I understand how far back we are going in the debate; but I think that, as far as where it is heading, it is based on a fundamental misunderstanding of what science does. There is no final, settled scientific position on climate change; nor is there such a settled position on virtually any other major issue in science. That is how science works. It is based on hypotheses and their refutation, and further hypotheses. As far as scientific hypotheses go, and as far as the debate in the scientific community is concerned, the idea that anthropogenic global warming is clearly producing substantial change in the climate—not the weather, but the climate—is, relatively, one of the most certain.

For example, there are continued debates about the nature of gravity. We are not certain how it works. There have at times been fluctuations in the gravitational field but I noticed hon. Members being careful to take account of gravity when they entered the Chamber and to keep their actions on the right side of science. That is what we need to do in relation to global warming. We shall shortly see from the IPCC fifth report that there is an overwhelming, if not complete, case for considering that substantial global warming not only happened through the industrialisation period, but is cumulatively in store for the world, as the result of anthropogenic activity.

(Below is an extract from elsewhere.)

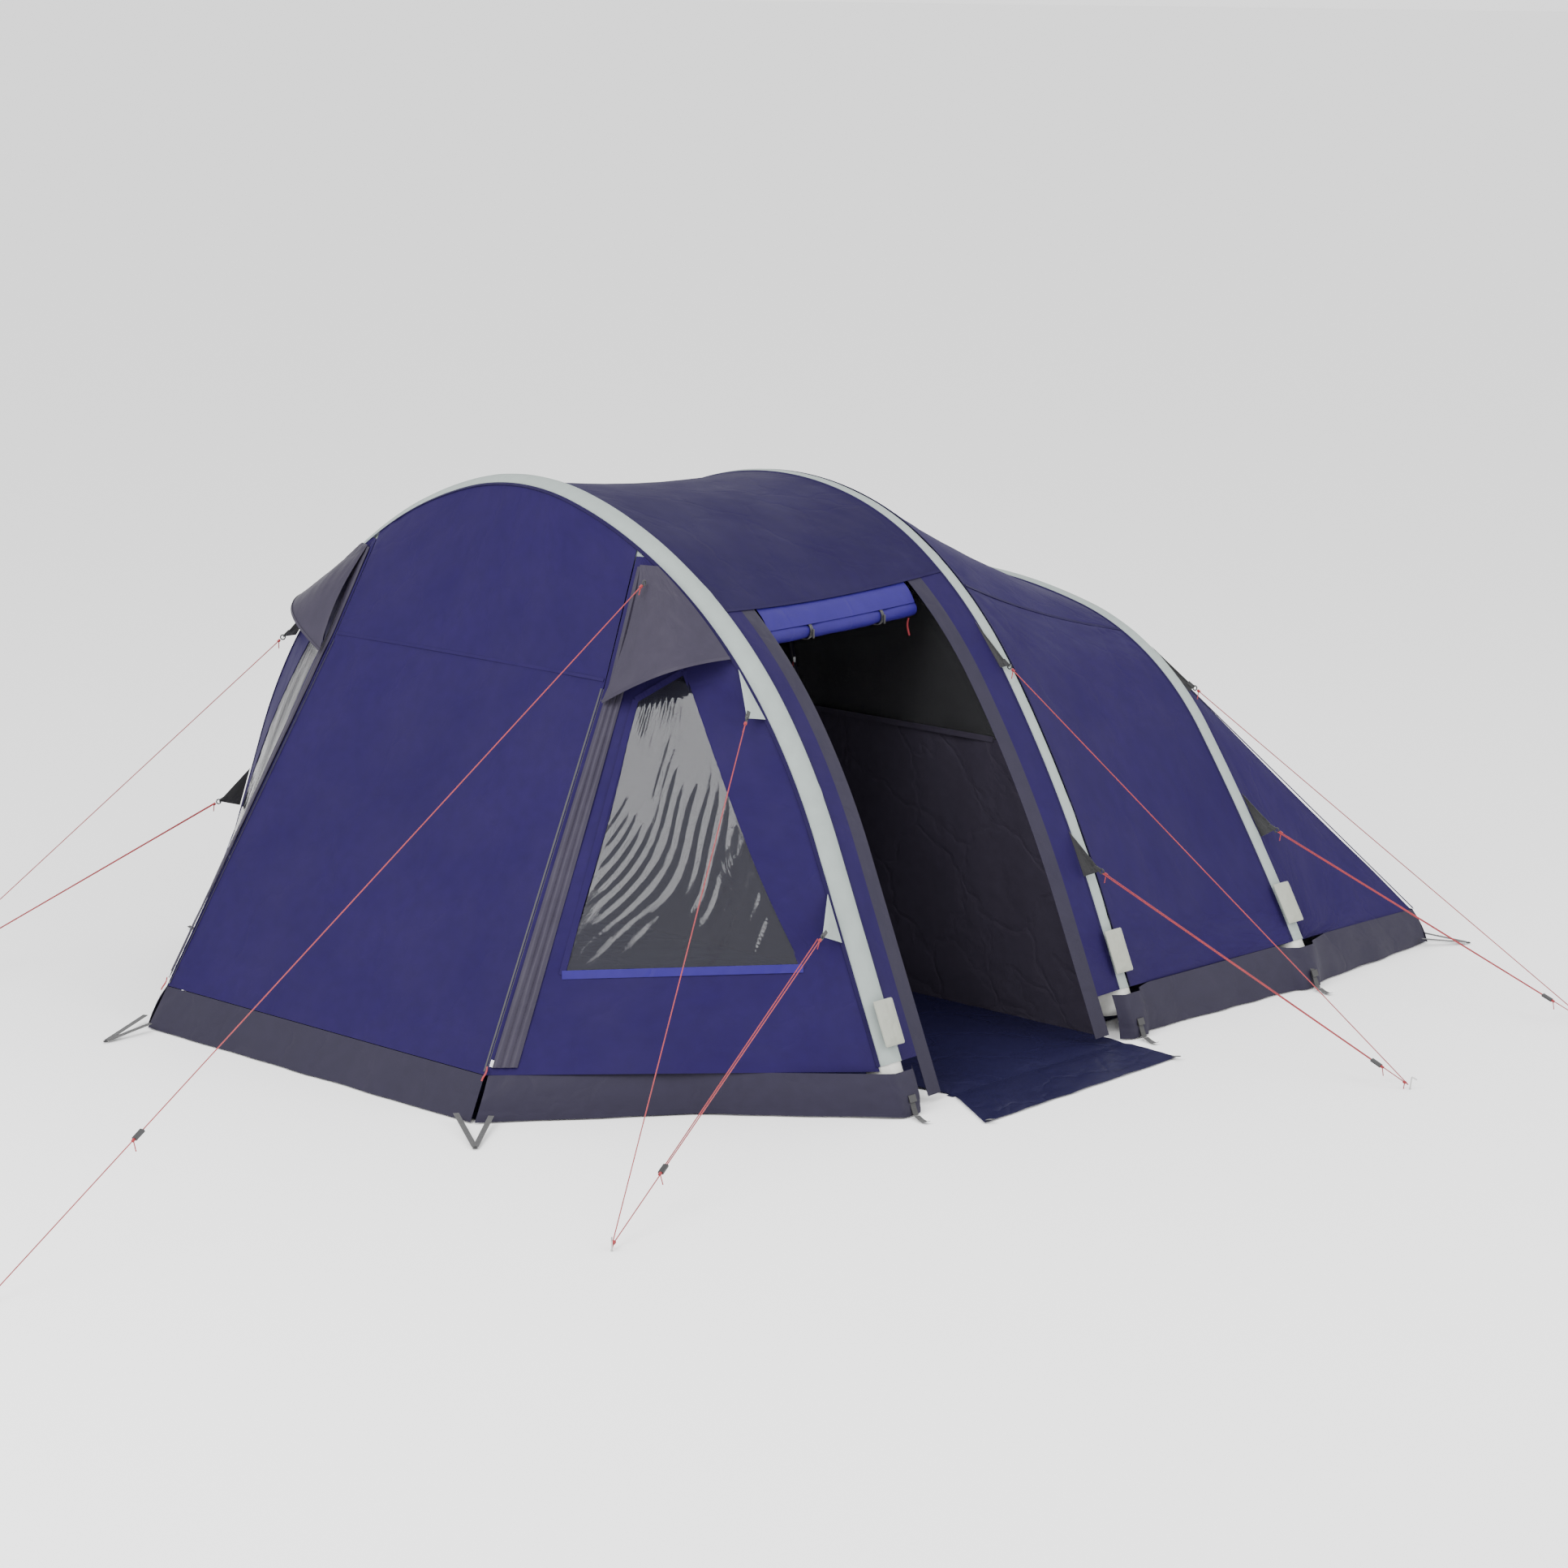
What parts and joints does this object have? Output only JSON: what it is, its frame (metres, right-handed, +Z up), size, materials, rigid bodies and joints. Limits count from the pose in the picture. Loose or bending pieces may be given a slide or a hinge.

It is incumbent on us to take note of that science, in relation to the questions of adaptation and mitigation. I do not say that we should opt for adaptation rather than mitigation. The Climate Change Act 2008 has stood the test of time since it was passed in informing our policies in that respect. The question of scrapping it now goes to the heart of what we, as legislators, are here to do. We must take account of what science says, and decide politically what to do about it. That is why it is essential to continue to support the Act, in deciding how to proceed with policy on energy and wider environmental issues.

That was the first part of what I wanted to say, but my four minutes are up. I hope that we shall continue to inform our policy on the basis of the science that is before us. To do otherwise would be to fly in the face of the problem that we know we shall have if we do not take action over a period.